We are having different issues with our Soda Crackers running through lamination. He has times where the dough will roll under a relaxation conveyor or right after it. We have been having an issue with a "fish mouth cracker". last but not least we can't put the normal amount of pressure on the crackers to get the height and weight right. We change our pressure roller out more frequently than normal due to the amount of pressure we add.
Our dough have been more on the softer side over the past couple of week.
Dear Mr Stewart
Will you able to share the photograph of the cracker which has deformation after cutting. Also please check the shore hardness of the rubber roller. It should be 75-80mho. If you give me the photograph I can think about the solution.
Could you give more information about the process you are using with a photo of the cracker problems.
From your comments Its a bit confusing as the normal method for making Soda Crackers is Lamination, sheeting and cutting but you mention pressure roller which is a term for equipment used in rotary moulding and "fish mouth" isn't a term I have come across before
Yes, the odd shaped crackers we think we got under control by lowering the temperature of the dough. We laminate our crackers first through a 4 row sheeter then the sheets are layered. Our pressure roller is under our die roller right after the relaxation conveyor. We are loosing height of the cracker but also the dough is dipping under the relaxation conveyor. I'll get with maintenance about the hardness of the pressure roller today.

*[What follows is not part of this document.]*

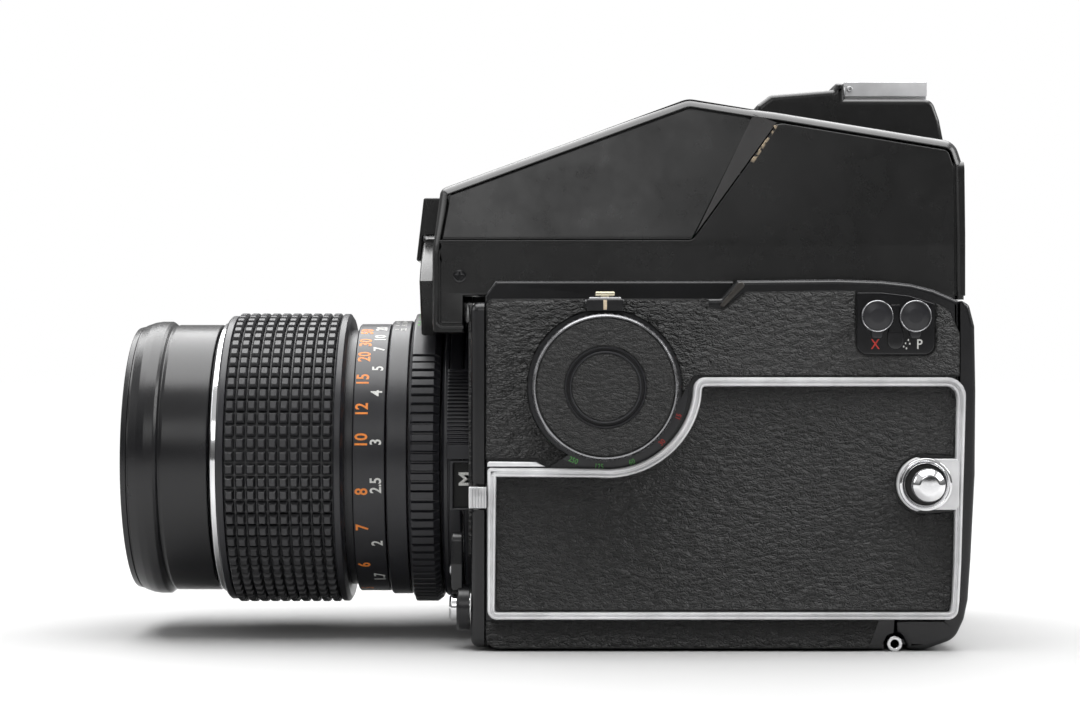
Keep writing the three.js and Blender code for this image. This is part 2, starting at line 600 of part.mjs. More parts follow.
const eyepieceLens = () => aboutY([[0, 51.5], [9.7, 51.5], [9.7, 54.2], [0, 54.9]], 0, 92, 24);

function accessoryShoe() {
  const [y0, y1] = [30.6, 49.4];
  const channel = outline([
    [-9.5, 121.5], [9.5, 121.5], [9.5, 123.3], [10.6, 123.3], [10.6, 126.7], [6.4, 126.7], [6.4, 125.8],
    [9.5, 125.8], [9.5, 123.7], [-9.5, 123.7], [-9.5, 125.8], [-6.4, 125.8], [-6.4, 126.7],
    [-10.6, 126.7], [-10.6, 123.3], [-9.5, 123.3],
  ]);
  return frontSlab(channel, [y0, y1]);
}

// The curved guard below the finder's brow, an arc about the optical axis.
function nosePlate() {
  const sector = new THREE.Shape();
  const half = THREE.MathUtils.degToRad(38);
  sector.absarc(0, AXIS_Z, 51.0, Math.PI / 2 - half, Math.PI / 2 + half, false);
  sector.absarc(0, AXIS_Z, FINDER.archR, Math.PI / 2 + half, Math.PI / 2 - half, true);
  return frontSlab(sector, [-66.2, FINDER.front - GAP], 16);
}

// The meter's coupling arm, which swings about the optical axis with the aperture ring.
function couplingArm() {
  return sideSlab(outline([
    [-66.4, 100.2, 0.4], [-62.7, 100.2], [-63.3, 91.4], [-66.5, 91.4], [-66.8, 85.6], [-68.1, 85.6, 0.3],
  ]), [-7, 7]);
}

// ---------------------------------------------------------------- assembly

add("body_shell", "black_paint", bodyShell());
add("front_frame", "black_paint", frontFrame());
add("left_cover", "black_paint", leftCover());
add("right_cover", "black_paint", mirrorX(sideCover()));
add("base_plate", "black_paint", basePlate());
add("tripod_socket", "steel", tripodSocket());
add("battery_cover", "black_paint", batteryCover());
add("left_leather_upper", "leatherette", upperLeather());
add("left_leather_lower", "leatherette", lowerLeather());
add("left_leather_strip", "leatherette", stripLeather());
add("left_chrome_frame", "chrome", chromeFrame());
add("right_leather", "leatherette", rightLeather());
add("strap_lug_left", "chrome", strapLug());
add("strap_lug_right", "chrome", rightStrapLug());
add("sync_plate", "black_plastic", syncPlate());
add("sync_cap_x", "black_plastic", syncCap(SYNC.caps[0]));
add("sync_cap_bulb", "black_plastic", syncCap(SYNC.caps[1]));
add("shutter_dial", "black_anodised", shutterDial());
add("dial_leather", "leatherette", dialLeather());
add("dial_index_block", "black_paint", dialIndexBlock());
add("dial_lock_button", "steel", dialLockButton());
add("self_timer_lever", "black_paint", selfTimerLever());
add("release_button", "chrome", releaseButton());
add("lens_release", "chrome", lensRelease());
add("back_door", "black_paint", backDoor());
add("door_leather", "leatherette", doorLeather());
add("hinge_tube", "chrome", hingeTube());
add("door_latch", "black_paint", doorLatch());
add("film_insert", "black_plastic", filmInsert());
add("pressure_plate", "black_paint", pressurePlate());
add("feed_spool", "black_plastic", spool(SPOOL.feedZ));
add("takeup_spool", "black_plastic", spool(SPOOL.takeupZ));
add("shutter_curtain", "cloth", shutterCurtain());
add("wind_knob", "black_anodised", windKnob());
add("wind_crank", "chrome", windCrank());
add("reflex_mirror", "mirror", reflexMirror());
add("mirror_frame", "steel", mirrorFrame());
add("focusing_screen", "glass", box([-29.2, 29.2], [-49.2, -6.3], [74.3, 76.2]));
add("mount_ring", "chrome", mountRing());
add("lens_bayonet", "chrome", lensBayonet());
add("lens_barrel", "black_anodised", lensBarrel());
add("depth_scale_ring", "black_anodised", depthScaleRing());
add("aperture_ring", "black_anodised", apertureRing());
add("auto_manual_lever", "black_anodised", autoManualLever());
add("focus_barrel", "black_anodised", focusBarrel());
add("focus_grip", "rubber", focusGrip());
add("focus_trim_ring", "chrome", focusTrimRing());
add("front_barrel", "black_anodised", frontBarrel());
add("front_element", "glass", frontElement());
add("name_ring", "black_anodised", nameRing());
add("lens_hood", "black_anodised", lensHood());
add("iris_plate", "steel", irisPlate());
add("rear_element", "glass", rearElement());
add("finder_housing", "black_paint", finderHousing());
add("finder_prism", "glass", finderPrism());
add("eyepiece_ring", "black_plastic", eyepieceRing());
add("eyepiece_lens", "glass", eyepieceLens());
add("accessory_shoe", "steel", accessoryShoe());
add("nose_plate", "black_paint", nosePlate());
add("coupling_arm", "black_paint", couplingArm());

export default camera;
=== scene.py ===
"""The looks of a medium format single lens reflex camera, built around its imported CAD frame.

Lengths in this script are millimetres until build() turns them into metres. The frame is the CAD one:
+Z up, the lens points along -Y, +X is the side on the user's left.
"""
import math

import bmesh
import bpy
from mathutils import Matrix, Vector
from mathutils.geometry import tessellate_polygon


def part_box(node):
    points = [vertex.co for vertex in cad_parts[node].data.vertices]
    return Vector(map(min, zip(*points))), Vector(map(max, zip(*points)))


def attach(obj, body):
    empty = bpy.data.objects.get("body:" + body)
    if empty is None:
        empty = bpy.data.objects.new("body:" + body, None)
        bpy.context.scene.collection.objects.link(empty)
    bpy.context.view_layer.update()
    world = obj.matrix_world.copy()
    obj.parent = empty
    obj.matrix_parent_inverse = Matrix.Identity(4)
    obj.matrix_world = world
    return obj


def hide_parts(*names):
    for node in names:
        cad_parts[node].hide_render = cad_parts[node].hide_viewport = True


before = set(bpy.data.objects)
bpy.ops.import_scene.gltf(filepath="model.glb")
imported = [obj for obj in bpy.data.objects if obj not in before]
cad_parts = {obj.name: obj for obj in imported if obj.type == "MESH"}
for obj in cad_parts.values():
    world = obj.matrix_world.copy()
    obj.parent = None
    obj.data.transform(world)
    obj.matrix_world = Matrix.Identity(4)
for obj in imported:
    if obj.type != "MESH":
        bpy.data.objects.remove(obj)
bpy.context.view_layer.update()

MM = 0.001
TURN = 2 * math.pi


# ---------------------------------------------------------------- places taken from the frame

def middle(node):
    """The centre of a CAD node's box, in millimetres."""
    return [(low / MM + high / MM) / 2 for low, high in zip(*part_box(node))]


AXIS_Z = middle("lens_hood")[2]
_, DIAL_Y, DIAL_Z = middle("shutter_dial")
_, LUG_Y, LUG_Z = middle("strap_lug_left")
_, WIND_Y, WIND_Z = middle("wind_knob")
TIMER_X, _, TIMER_Z = middle("release_button")
HINGE_Y, HINGE_Z = 36.8, 1.65

# How far out the side covers and the leatherette on them reach.
COVER_FACE, LEATHER_FACE = 45.2, 46.0
# The outer radii of the lens's scale rings, and how far their paint stands out.
FOCUS_R, DEPTH_R, APERTURE_R, PAINT_DEPTH = 31.1, 31.8, 33.5, 0.03
# How many flutes or teeth run round the aperture ring, the shutter dial and the wind knob.
FLUTES, DIAL_TEETH, KNOB_TEETH = 96, 70, 60
# How far out the speeds are painted, and how far from the dial's axis.
SPEED_FACE, SPEED_R = 45.39, 17.2


# ---------------------------------------------------------------- outlines

def fillet(before, here, after, radius, steps):
    """Points of the arc that rounds a corner, or the corner itself."""
    here = Vector(here)
    a, b = Vector(before) - here, Vector(after) - here
    half = a.angle(b) / 2
    if radius <= 0 or half > math.radians(88):
        return [tuple(here)]
    reach = min(radius / math.tan(half), 0.49 * a.length, 0.49 * b.length)
    a.normalize()
    b.normalize()
    centre = here + (a + b).normalized() * (reach / math.cos(half))
    start, end = here + a * reach - centre, here + b * reach - centre
    points = []
    for k in range(steps + 1):
        share = k / steps
        mixed = start.lerp(end, share).normalized() * start.length
        points.append(tuple(centre + mixed))
    return points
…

A higher dough will definitely result in softer doughs, because higher temperatures speeds up the rate of fermentation producing more acidity in the dough and making the gluten more extensible. During sheeting a soft dough will also fuse together more easily after lamination creating less expansion in the oven. If you are using layering powder you could try increasing the quantity which will help keep the layers separate and increase the baked volume.
There are different designs of rotary cutting machines which may be single or twin stage (cutter and emboss) but in both cases the rubber roller is located directly beneath the the cutter and its function is to provide a solid but compressible surface which allows pressure to be applied with the cutting die causing it to cut through the dough piece. Its not likely that the amount of pressure required to cut through the dough would result in thin crackers
This is the picture of the crackers. This is happening only on the last row of crackers.(The West side of the oven.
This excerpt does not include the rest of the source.